Li's Intrinsic Scale and Equilibrium Transition Theory: A Universal Mechanism for Fluid Stability and Turbulence Transition

This paper establishes a complete, mathematically rigorous, and physically consistent theory of fluid dynamics and laminar-turbulent transition, named Li’s Intrinsic Scale and Equilibrium Transition Theory. The core contribution of this work is to reveal that turbulence is not stochastic chaos, but a deterministic, structured equilibrium state at a smaller spatial scale, which emerges when the flow exceeds a critical threshold determined by intrinsic fluid properties. Every real fluid possesses a fixed, positive intrinsic minimum length scale determined solely by its kinematic viscosity (ν) and mass density (ρ). This scale acts as a natural lower bound for all coherent flow structures, preventing infinite contraction, singularity formation, and finite-time blowup in the Navier-Stokes equations. When external forcing exceeds the critical stability threshold, the original large-scale laminar structure breaks down and reorganizes into a new dynamic equilibrium at a smaller scale, which corresponds to the physical phenomenon known as turbulence.
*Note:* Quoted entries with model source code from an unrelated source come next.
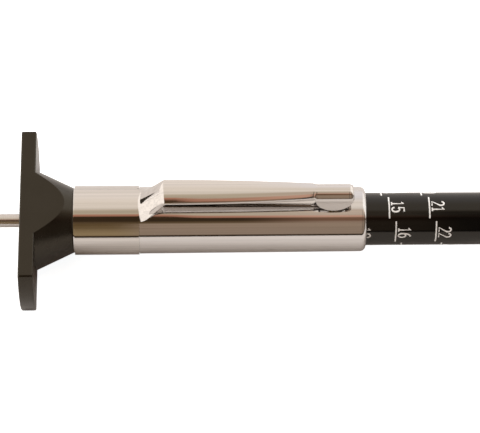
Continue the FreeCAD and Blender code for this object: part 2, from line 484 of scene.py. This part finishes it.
def make_foot():
    hole_radius = 1.06 * mm
    mouth = 0.3 * mm
    past_mouth = 2 * mm
    spigot_rear = tube_front + 12 * mm
    points = [
        (0, hole_radius + mouth),
        (0, foot_radius),
        (foot_thickness, foot_radius),
        (foot_thickness, hub_base_radius),
        (tube_front, seat_radius),
        (tube_front, bore_radius),
        (spigot_rear, bore_radius),
        (spigot_rear, hole_radius),
        (mouth, hole_radius),
    ]
    bm = spin_outline(points, steps=256, closed=True)
    for height in (-foot_half_height, foot_half_height):
        cut_flat(bm, height)
    bmesh.ops.remove_doubles(bm, verts=bm.verts, dist=hair)
    face_outwards(bm)
    outer = [e for e in bm.edges
             if len(e.link_faces) == 2 and e.calc_face_angle_signed(0) > outer_edge_angle
             and all(v.co.x < foot_thickness + hair and v.co.yz.length > past_mouth for v in e.verts)]
    bmesh.ops.bevel(bm, geom=outer, offset=edge_round, offset_type="OFFSET", segments=5, profile=0.5,
                    affect="EDGES", material=-1, clamp_overlap=False)
    return bm


foot = make_piece("foot_body", make_foot(), "barrel", "black_plastic", foot_black, "foot",
                  crease=fine_crease_angle)
keep_flats(foot)

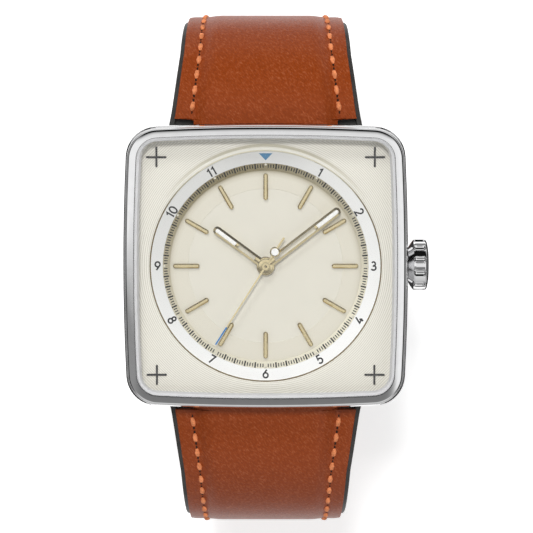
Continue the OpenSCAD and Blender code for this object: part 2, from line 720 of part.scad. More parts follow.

The theory is fully consistent with the incompressible Navier-Stokes equations, classical energy dissipation laws, and all experimentally verified results in fluid mechanics. It provides a unified explanatory framework for flow transition, energy transfer, and flow stability, with direct, verifiable applications in aerospace engineering, cardiovascular hemodynamics, pipeline transport, and meteorological dynamics. Unlike traditional statistical or chaotic models, this theory offers deterministic predictability and physical interpretability, enabling systematic design and control of fluid systems.